Sadly her husband died 10 years after release, wracked by traumatic memories of the gallows doing its ‘hungry work’. And, in a grotesque nuance altogether in harmony with so much else in this book, the only person who did give his life for the ‘Upington 14’ was their defence  lawyer, Anton Lubowski, who was gunned down by an operative of the appallingly misnamed South African Police’s Civil Cooperation Bureau outside his Windhoek home in 1989 (p. 284–289).
But, as Schmidt believes, the cup must pass to us. ‘[O]ur beloved fractured would-be ‘nation’ is withdrawing again into mutually hostile racial laagers [so] it is time that we sit down together and drink with our ghosts’ (p. xiv).
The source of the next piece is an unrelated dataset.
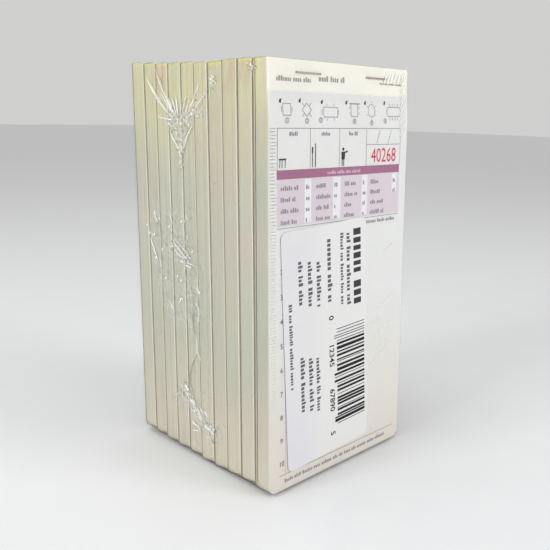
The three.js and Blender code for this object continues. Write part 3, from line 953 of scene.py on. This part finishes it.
class Folds:
    """Raised folds and crumpled patches of film, on one side after another, kept as one piece."""

    def __init__(self):
        self.side = None
        self.points, self.faces = [], []
        self.rng = random.Random(FOLD_SEED)

    def add(self, place, proud, haze, shade):
        self.points.append((self.side.point(*place, proud), haze, shade))
        return len(self.points) - 1

    def face(self, ring):
        side = self.side
        faces_out = side.right.cross(side.up).dot(side.normal) > 0
        self.faces.append(tuple(ring if faces_out else ring[::-1]))

    def ridge(self, points, width, height, haze, shade=0, wander=0.08, flanks=(0.5, 0.15)):
        """A fold along a line, with a dark flank of painted shadow to its right or below it."""
        line, tangents = along_line(points, LINE_STEP)
        tangents /= np.linalg.norm(tangents, axis=1)[:, None]
        if tangents[0][0] * 0.3 > tangents[0][1]:
            line, tangents = line[::-1], -tangents[::-1]
        before = None
        for index, (place, tangent) in enumerate(zip(line, tangents)):
            swell = math.sin(math.pi * (index + 0.25) / (len(line) - 0.5)) ** 0.5
            swell *= self.rng.uniform(0.7, 1)
            off = np.array([-tangent[1], tangent[0]])
            place = place + off * self.rng.uniform(-wander, wander)
            half = off * width * swell / 2
            row = (
                # this flank is grey, painted shadow beside the fold
                self.add(place - half, 0, flanks[0] * haze, 1),
                self.add(place - CREST_SHARE * half, height * swell, haze, shade),
                self.add(place + CREST_SHARE * half, height * swell, haze, shade),
                self.add(place + half, 0, flanks[1] * haze, shade),
            )
            for left in range(3 if before else 0):
                self.face((before[left], row[left], row[left + 1], before[left + 1]))
            before = row

    def bristles(self, points, spread, count, length, turn, haze, widths=(0.5, 0.8)):
        """Short folds scattered beside a line, each turned a little from it."""
        line, tangents = along_line(points, 0.5)
        rng = self.rng
        for _ in range(count):
            index = rng.randrange(len(line))
            angle = math.atan2(tangents[index][1], tangents[index][0]) + rng.gauss(0, turn)
            start = line[index] + (rng.gauss(0, spread), rng.gauss(0, spread))
            ends = stroke(start, angle, rng.uniform(0.4, 1) * length)
            shade = 1 if rng.random() < DARK_BRISTLES else 0
            width = rng.uniform(*widths)
            self.ridge(ends, width, BRISTLE_HEIGHT, haze * rng.uniform(0.5, 1), shade)

    def crumple(self, outline, height, haze, cell=0.55):
        """A patch of small facets, milky in its middle and clear at its edge, with grey facets of painted
        shade among the white.
        """
        corners = np.array(outline)
        (low_x, low_y), (high_x, high_y) = corners.min(0) - cell, corners.max(0) + cell
        columns, rows = int((high_x - low_x) / cell) + 1, int((high_y - low_y) / cell) + 1
        jitter = np.random.default_rng(FACET_SEED)
        x, y = (
            low + cell * (places + jitter.uniform(-FACET_JITTER, FACET_JITTER, (columns, rows)))
            for low, places in ((low_x, np.arange(columns)[:, None]), (low_y, np.arange(rows)[None, :]))
        )
        inside, apart = inside_outline(x, y, outline)
        fade = np.where(inside, np.clip(apart / FADE_IN, 0, 1), 0)
        lift = jitter.uniform(0.1, 1, x.shape) * fade * height
        milk = (0.25 + 0.75 * jitter.uniform(0, 1, x.shape) ** 2) * fade * haze
        # grey mottling of the facets is painted shade
        grey = jitter.uniform(0, 1, x.shape) ** 1.5
        spots = zip(zip(x.flat, y.flat), lift.flat, milk.flat, grey.flat)
        index = np.array([self.add(*spot) for spot in spots]).reshape(x.shape)
        for i in range(columns - 1):
            for j in range(rows - 1):
                ring = (index[i, j], index[i + 1, j], index[i + 1, j + 1], index[i, j + 1])
                if inside[i:i + 2, j:j + 2].any():
                    self.face(ring[:3])
                    self.face((ring[0], ring[2], ring[3]))

    def make(self):
        used = sorted({corner for ring in self.faces for corner in ring})
        renumber = {old: new for new, old in enumerate(used)}
        faces = [tuple(renumber[corner] for corner in ring) for ring in self.faces]
        places, hazes, shades = zip(*(self.points[i] for i in used))
        piece = add_piece("film_folds", places, faces, fold_finish, "clear_film")
        set_values(piece, "haze", hazes)
        set_values(piece, "shade", shades)


def side_folds(folds):
    """The seal and the puckers along it on the left side."""
    ridge, bristles, uniform = folds.ridge, folds.bristles, folds.rng.uniform
    ridge(SEAL_LINE, 1.1, 0.2, 0.1, 0, 0.05)
    for patch in (
        (LOOSE_AREA, 0.08, 0.3, 1.2), (PUCKER_BODY, 0.2, 0.85, 0.75), (PUCKER_CLOUD, 0.18, 0.85, 0.65),
        (band_outline(LOW_PUCKER, 3.8), 0.22, 0.9, 0.7), (band_outline(LOW_LEG, 2.2), 0.15, 0.6, 0.8),
        (band_outline(MIDDLE_FOLDS[2], 3.2), 0.15, 0.55, 0.7),
    ):
        folds.crumple(*patch)
    for index, points in enumerate(PUCKER_FAN):
        left_half = index < LEFT_HALF
        haze = uniform(0.65, 0.95) if left_half else uniform(0.35, 0.55)
        ridge(points, uniform(0.8, 1.1), 0.2, haze, 0, 0.14)
        bristles(points, 0.7, 7 if left_half else 4, 4, 0.1, 0.6)
    for points in PUCKER_EDGES:
        ridge(points, 0.9, 0.22, 0.8, 0, 0.25)
        bristles(points, 0.7, 9, 2.2, 0.4, 0.8)
    bristles(PUCKER_FAN[-1], 2.2, 22, 2, 0.9, 0.55)
    for points in SCRIBBLES:
        ridge(points, 0.7, 0.18, 0.65)
        bristles(points, 0.9, 14, 1.6, 0.9, 0.7)
    for points in MIDDLE_FOLDS:
        ridge(points, uniform(0.9, 1.3), 0.18, uniform(0.55, 0.9), 0, 0.12)
    bristles(MIDDLE_FOLDS[2], 1.9, 60, 2.2, 0.45, 0.7, (0.5, 0.9))
    bristles(SEAL_LINE[1:3], 2.6, 50, 2.6, 0.5, 0.5, (0.6, 1))
    # painted shade: these folds take the full grey
    for points in DARK_FOLDS:
        ridge(points, 1.1, 0.12, 0.6, 1, flanks=(0.2, 0.2))
    # the leg is half grey, painted shade
    ridge(LOW_LEG, 1.2, 0.15, 0.3, 0.5, 0.2)
    ridge(LOW_PUCKER, 1.3, 0.22, 0.5, 0, 0.5)
    for points in LOW_FOLDS:
        ridge(points, uniform(0.9, 1.3), 0.2, uniform(0.6, 1), 0, 0.15)
    bristles(LOW_PUCKER, 1.7, 80, 2.6, 0.8, 0.9, (0.6, 1))
    bristles(LOW_PUCKER[4:], 3, 26, 2.8, 0.5, 0.5, (0.6, 1))
    for y, z in GLINTS:
        ridge([(y - 0.6, z + 0.6), (y + 0.6, z - 0.6)], 1.3, 0.18, uniform(0.55, 0.95))
    for _ in range(STRAY_FOLDS):
        place = (uniform(-12, 34), uniform(20, 125))
        ends = stroke(place, uniform(0, math.pi), uniform(1, 4))
        ridge(ends, 0.5, 0.1, uniform(0.2, 0.45))


def front_folds(folds):
    """Ripples along the front's left edge, and slanted ones at its upper right corner."""
    uniform = folds.rng.uniform
    half = PAD_WIDTH / 2
    for step in range(int(RIPPLES_RUN / RIPPLE_PITCH)):
        up = RIPPLES_LOW + step * RIPPLE_PITCH + uniform(-0.15, 0.15)
        strength = ((up - 20) / 110) ** 1.5
        # each ripple is a white fold with a grey one of painted shade just above it
        for offset, width, haze, shade in ((0, 0.66, 1.3, 0), (0.6, 0.5, 0.4, 1)):
            end = uniform(3, 4) - half
            line = [(0.05 - half, up + offset), (end, up + offset + uniform(-0.1, 0.1))]
            folds.ridge(line, width, 0.1, min(1, haze * strength), shade, 0, (0, 0))
    slashes = [(25 + 2.5 * i, 165 + 0.25 * i, 2.4, 4.6) for i in range(6)]
    slashes += [(36.9 + 0.1 * i, 142.5 + 2.5 * i, 3.4, 5.4) for i in range(10)]
    for across, up, right, rise in slashes:
        # each slash is a white fold with a grey one of painted shade beside it
        for offset, width, haze, shade in ((0, 1.2, 0.75, 0), (1, 0.9, 0.12, 1)):
            start = (across + offset + uniform(-0.2, 0.2), up + uniform(-0.4, 0.4))
            share = min(1, (half - 0.2 - start[0]) / right, (171.6 - start[1]) / rise)
            end = (start[0] + share * right, start[1] + share * rise)
            folds.ridge([start, end], width, 0.12, haze, shade, 0.05, (0, 0))
    for points in FRONT_CREASES:
        folds.ridge(points, 1, 0.08, 0.5, 0, 0.05, (0.3, 0.1))


def far_folds(folds):
    """Small puckers that fan out near the corners of the side that the photograph hides."""
    uniform = folds.rng.uniform
    for across, up in FAR_PLACES:
        for _ in range(CORNER_PUCKERS):
            turn, length = uniform(0, 2 * math.pi), uniform(2.5, 7)
            start = (across + uniform(-2, 2), up + uniform(-2, 2))
            folds.ridge(stroke(start, turn, length), 0.5, 0.11, uniform(0.4, 0.7))


def film_folds(left, right):
    folds = Folds()
    flat = ((0, 1, 0), (0, 0, 1))
    folds.side = Plane(((left - SKIN_REACH) * MM, 0, 0), *flat, (-1, 0, 0))
    side_folds(folds)
    front = pad_plane(1).moved_out(SWELL + SKIN_REACH)
    film_heights = (SWELL_START, STAPLE_HEIGHT, PAD_HEIGHT)
    folds.side = BentPlane(front, film_heights, (0, SWELL - CROWN_PROUD, SWELL))
    front_folds(folds)
    folds.side = Plane(((right + SKIN_REACH - FAR_SUNK) * MM, 0, 0), *flat, (1, 0, 0))
    far_folds(folds)
    folds.make()


# Making

leaf_face = leaf_face_material()
leaf_edges = leaf_edge_material()
film_finish = film_material()
fold_finish = fold_material()
inks = {name: ink_material(name, colour(*tone)) for name, tone in INK_TONES.items()}

finishes = {
    "top_leaf": leaf_face,
    "backing_board": board_material(),
    "staple": wire_material(),
    "label": label_material(),
}
for name, node in nodes.items():
    for part, finish in finishes.items():
        if part in name:
            node.data.materials.clear()
            node.data.materials.append(finish)

# What sets each pad apart, from the front: how light it is, how yellow and how stained its top is,
# how far its leaves swell and how much of that stays at their side edges, how far its foremost leaf
# stands above the foot of its board, and the gap before its last few leaves
USUAL = {
    "tone": 0.985, "yellow": 0.3, "stain": 0.1, "swell": SWELL, "fluff": 0.95, "foot_rise": 0.9,
    "slack": 0,
}
PAD_LOOKS = (
    {"tone": 0.95, "yellow": 0.15, "stain": 0.35, "fluff": 0, "foot_rise": 0, "slack": 0.45},
    {"yellow": 0.8, "stain": 0.6, "swell": 0.45}, {"yellow": 0.15, "stain": 0.5}, {"yellow": 1},
    {}, {"yellow": 0.35}, {}, {"yellow": 0.4, "stain": 0.8}, {"stain": 0.3}, {"yellow": 0.2},
)
for number, differences in enumerate(PAD_LOOKS, 1):
    look = {**USUAL, **differences}
    leaf_block(number, look)
    if number > 1:
        front_leaf(number, look)

front_print()
label_print()

film_low, film_high = (np.array(corner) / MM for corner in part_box("shrink_film"))
pads_left = film_low[0] + SEAL_HEIGHT + FILM_REACH
pads_right = film_high[0] - FILM_REACH
film_skin(pads_left, pads_right)
film_folds(pads_left, pads_right)


# Stage, light and camera

FLOOR_HALF = 6
floor_corners = [(x * FLOOR_HALF, y * FLOOR_HALF, 0) for x, y in ((-1, -1), (1, -1), (1, 1), (-1, 1))]
add_piece("floor", floor_corners, [(0, 1, 2, 3)], floor_material())

world = bpy.data.worlds.new("soft_room")
bpy.context.scene.world = world
world.use_nodes = True
room = world.node_tree.nodes["Background"].inputs
room["Color"].default_value = (0.9, 0.895, 0.885, 1)
room["Strength"].default_value = 0.7


def soft_light(name, place, size, power):
    """A lamp that shines on the middle of the pack."""
    lamp = bpy.data.lights.new(name, "AREA")
    lamp.shape = "RECTANGLE"
    lamp.size, lamp.size_y = size
    lamp.energy = power
    made = linked(name, lamp)
    made.location = place
    towards = Vector((0, 0, 0.09)) - Vector(place)
    made.rotation_euler = towards.to_track_quat("-Z", "Y").to_euler()


soft_light("key_light", (0.45, -1, 0.6), (0.5, 0.7), 6.5)
soft_light("side_light", (-1, 0.1, 0.5), (0.4, 0.7), 7)
soft_light("top_light", (-0.1, 0.15, 0.95), (0.5, 0.5), 2)

CAMERA_PLACE = (-0.225365, -0.231953, 0.15341)
CAMERA_TURN, CAMERA_DROP, CAMERA_ROLL = map(math.radians, (-44.615, 12.935, 1.358))
FOCAL_PIXELS = 705.4
FRAME_PIXELS = 550
SENSOR = 36

camera_data = bpy.data.cameras.new("camera")
camera_data.sensor_width = SENSOR
camera_data.lens = SENSOR * FOCAL_PIXELS / FRAME_PIXELS
camera_data.clip_start = 0.01
camera = linked("camera", camera_data)
bpy.context.scene.camera = camera
turned = Matrix.Rotation(CAMERA_TURN, 4, "Z") @ Matrix.Rotation(math.pi / 2 - CAMERA_DROP, 4, "X")
camera.matrix_world = Matrix.Translation(CAMERA_PLACE) @ turned @ Matrix.Rotation(CAMERA_ROLL, 4, "Z")

bpy.context.scene.view_settings.view_transform = "Standard"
South Africans across the political spectrum have to unravel their own version of the Chilean ‘Pact of Forgetting’. Across South America their ‘drums of bones’ are beating as they now seek to come to terms with their brutal age of the generals. Our ‘drums of bones’ are already beating. With the recent xenophobic killings, the imminent Constitutional Court hearing into why the state has consistently shied away from prosecuting the security policemen responsible for the death in detention of MK operative Nokuthula Simelane, and with ‘Prime Evil’ Eugene de Kock now seemingly assisting authorities with more than finding long-lost and ill-buried corpses of people who were brutally killed, the timing of that ghostly wake may come sooner than expected or preferred. For South Africans, a first date with our ghosts, and subsequent ‘daylight’ (p. 356), is to read the gritty body of this book. Schmidt could win prizes for this work. All South Africans will benefit by
reading this book, episode by harrowing episode.